Long after the incident where pods were evicted, we saw the evicted pods were still lingering. Why was that? Garbage collection of evictions is controlled by a setting in kube-controller-manager called –terminated-pod-gc-threshold.  The default value is set to 12,500, which means that garbage collection won’t occur until you have that many evicted pods. Even in a large implementation it may be a good idea to dial this threshold down to a smaller number.

If you experience a lot of evictions, you may also want to check if kube-scheduler has a custom –policy-config-file defined with no CheckNodeMemoryPressure or CheckNodeDiskPressure predicates.

Following our recent incident, we set up a new dashboard widget that tracks a metric of any threats that may cause a cluster meltdown (e.g., massive evictions). We also associated a health rule with this metric and set up an alert. Specifically, we’re now looking for warning events that tell us when a node is about to experience memory or disk pressure, or when a pod cannot be reallocated (e.g., NodeHasDiskPressure, NodeHasMemoryPressure, ErrorReconciliationRetryTimeout, ExceededGracePeriod, EvictionThresholdMet).

We also look for daemon pod failures (FailedDaemonPod), as they are often associated with cluster health rather than issues with the daemon set app itself.

Pod Issues

Pod crashes are an obvious target for monitoring, but we are also interested in tracking pod kills. Why would someone be killing a pod? There may be good reasons for it, but it may also signal a problem with the application. For similar reasons, we track deployment scale-downs, which we do by inspecting ScalingReplicaSet events. We also like to visualize the scale-down trend along with the app health state. Scale-downs, for example, may happen by design through auto-scaling when the app load subsides. They may also be issued manually or in error, and can expose the application to an excessive load.

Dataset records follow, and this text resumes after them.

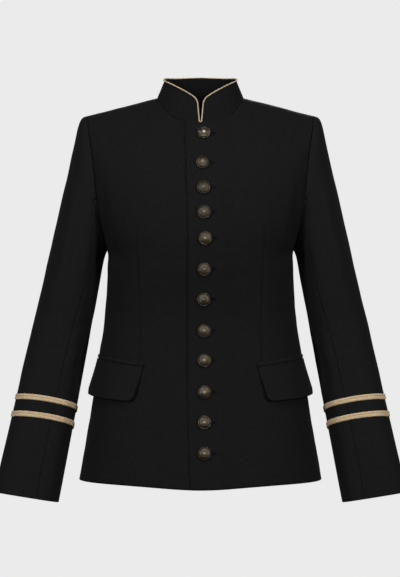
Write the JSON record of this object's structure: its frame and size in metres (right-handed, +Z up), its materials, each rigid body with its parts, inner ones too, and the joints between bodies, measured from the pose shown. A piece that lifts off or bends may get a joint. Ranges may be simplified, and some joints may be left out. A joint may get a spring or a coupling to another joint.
{
  "type": "blazer",
  "caption": "Fitted black jacket with a stand collar in corded piping, domed metal buttons, flap pockets and two braid bands on each sleeve, filled out as worn.",
  "frame": {"origin": "between the shoulder seams at the height where they meet the neck, where the wearer's shoulders carry the jacket", "axes": "+Z up, -Y is the front, +X is the wearer's left"},
  "size_m": [0.6536, 0.2473, 0.6821],
  "materials": {
    "cloth": "matt black wool",
    "braid": "flat old-gold braid",
    "piping": "round old-gold cord",
    "buttons": "domed, darkened in the hollows"
  },
  "bodies": {
    "root": {"front_left": "cloth", "front_right": "cloth", "back_left": "cloth", "back_right": "cloth", "collar": "cloth", "collar_piping": "piping", "sleeve_top_left": "cloth", "sleeve_under_left": "cloth", "cuff_braid_upper_left": "braid", "cuff_braid_lower_left": "braid", "pocket_flap_left": "cloth", "pocket_welt_left": "cloth", "sleeve_top_right": "cloth", "sleeve_under_right": "cloth", "cuff_braid_upper_right": "braid", "cuff_braid_lower_right": "braid", "pocket_flap_right": "cloth", "pocket_welt_right": "cloth", "button_01": "buttons", "button_02": "buttons", "button_03": "buttons", "button_04": "buttons", "button_05": "buttons", "button_06": "buttons", "button_07": "buttons", "button_08": "buttons", "button_09": "buttons", "button_10": "buttons", "button_11": "buttons", "button_12": "buttons"}
  },
  "joints": []
}
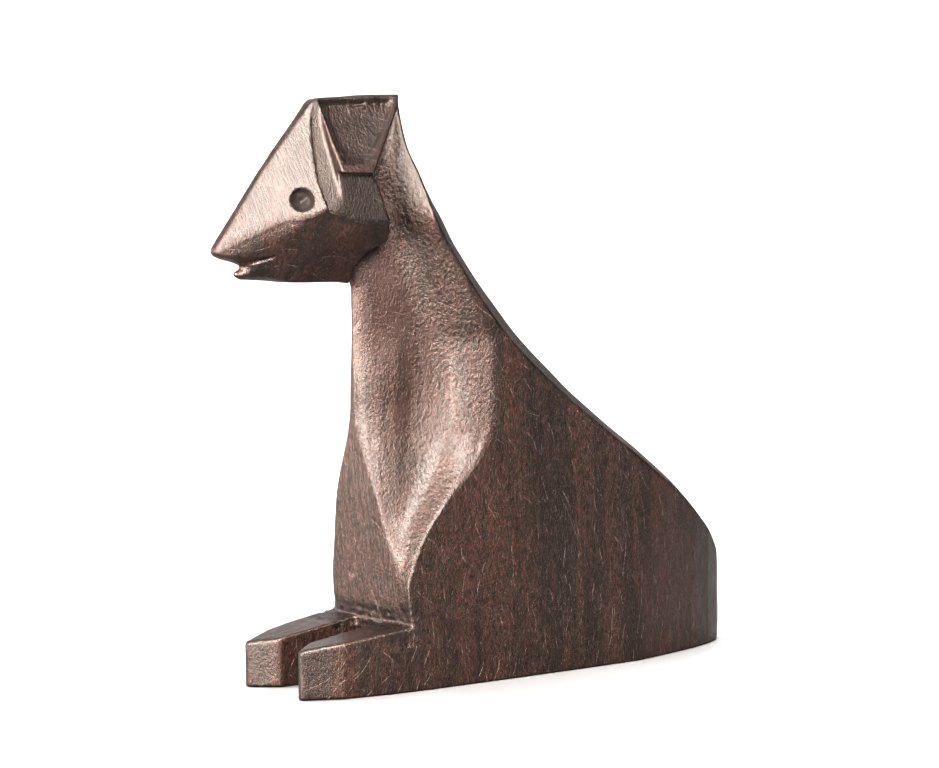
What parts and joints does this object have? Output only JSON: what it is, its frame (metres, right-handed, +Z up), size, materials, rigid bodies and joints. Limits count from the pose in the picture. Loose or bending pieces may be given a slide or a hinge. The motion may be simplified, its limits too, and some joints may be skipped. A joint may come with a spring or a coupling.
{
  "type": "carved wooden animal figurine",
  "caption": "Small animal at rest, carved from one block of dark hardwood, with a raised neck, a pointed head and forelegs stretched forward on a flat base.",
  "frame": {"origin": "on the plane that the figure rests on, under the middle of its bounding box", "axes": "+Z up; the nose points towards -Y and the rump towards +Y; X runs across the figure, whose mid-plane is X = 0"},
  "size_m": [0.0176, 0.0706, 0.065],
  "materials": {
    "dark_wood": "oiled and rubbed, satin, tool-dimpled"
  },
  "bodies": {
    "root": {"carved_figure": "dark_wood"}
  },
  "joints": []
}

Pending state is supposed to be a relatively short stage in the lifecycle of a pod, but sometimes it isn’t. It may be good idea to track pods with a pending time that exceeds a certain, reasonable threshold—one minute, for example. In AppDynamics, we also have the luxury of baselining any metric and then tracking any configurable deviation from the baseline. If you catch a spike in pending state duration, the first thing to check is the size of your images and the speed of image download. One big image may clog the pipe and affect other containers. Kubelet has this flag, –serialize-image-pulls, which is set to “true” by default. It means that images will be loaded one at a time. Change the flag to “false” if you want to load images in parallel and avoid the potential clogging by a monster-sized image. Keep in mind, however, that you have to use Docker’s overlay2 storage driver to make this work. In newer Docker versions this setting is the default. In addition to the Kubelet setting, you may also need to tweak the max-concurrent-downloads flag of the Docker daemon to ensure the desired parallelism.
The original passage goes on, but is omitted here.